Otherwise you could always upload the paper somewhere and just link to that instead.
 

noetsi

Fortran must die
#11
I am a mod imported just to fight the evil spam bots - I did not get a lot of training in other stuff :p

I don't really have anywhere to upload this to so I will attach it.
 

noetsi

Fortran must die
#13
I will paste the preliminary stuff (its only on logistic regression and factor analysis) this week. If anyone sees any errors in it, please let me know.
 
#14
I would be curious to see what your method is.
Here is a really simple tip which can be useful. It shows how to find duplicate rows. Here I am looking for duplicates in cusprofile_key but it can be in anything.


PROC SQL;
CREATE TABLE WORK.QUERY_FOR_DATA_0000 AS
SELECT t1.cusprofile_key,
/* COUNT_of_cusprofile_key */
(COUNT(t1.cusprofile_key)) AS COUNT_of_cusprofile_key
FROM WORK.DATA t1
GROUP BY t1.cusprofile_key
HAVING (CALCULATED COUNT_of_cusprofile_key) > 1;
QUIT;




If anyone finds it useful I can show you how to find if data in one table is in another, or not in another table.
 

noetsi

Fortran must die
#15
Being a SAS master is more useful than being a jedi master :p

To chose what is in t1 but not t2


PROC SQL;
CREATE TABLE SASUSER.p AS SELECT T1.SSN
FROM SASUSER.T2 AS T2
RIGHT JOIN SASUSER.T1 AS T1 ON (T2.SSN = T1.SSN)
WHERE T2.SSN IS NULL ;
QUIT;

To find what is in t2 but not t1


PROC SQL;
CREATE TABLE SASUSER.p2 AS SELECT T2.SSN
FROM SASUSER.T2 AS T2
LEFT JOIN SASUSER.T1 AS T1 ON (T2.SSN = T1.SSN)
WHERE T1.SSN IS NULL ;
QUIT;

T1 and T2 are two different tables.
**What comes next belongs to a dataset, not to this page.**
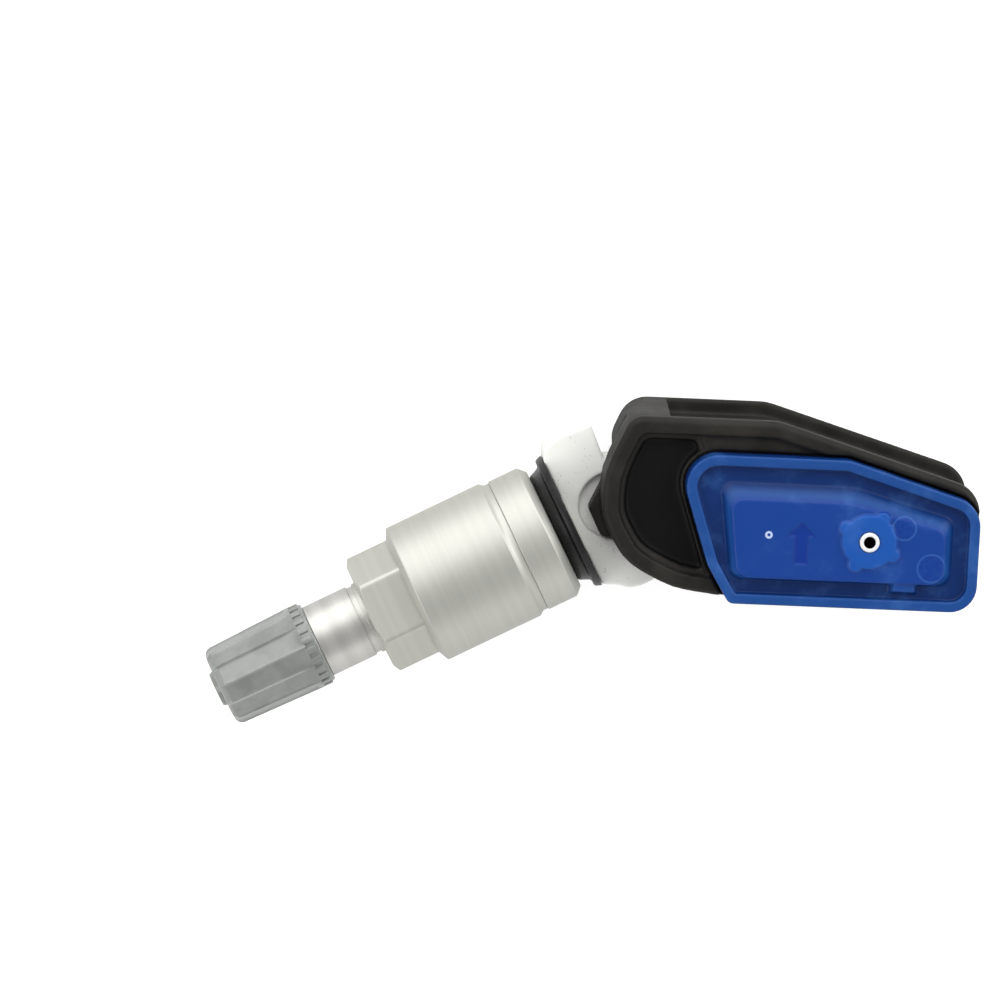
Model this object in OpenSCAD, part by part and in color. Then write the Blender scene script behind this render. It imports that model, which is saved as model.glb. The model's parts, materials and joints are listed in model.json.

Obviously you can select other then one field. I normally use this only to select one field since the whole point is to find something in one but not the other table
 
Last edited:

noetsi

Fortran must die
#17
It is - a lot of people do

where VAR in (select VAR1 from TABLE1) which much slower than the join you did....I was just checking :)
I am not sure what you mean? Is there a faster way to do what I listed? Well I am sure there is:p

The truth is I "stole" the logic from ACCESS (one of the few things I liked in ACCESS). I converted one of their wizards to PROC SQL code.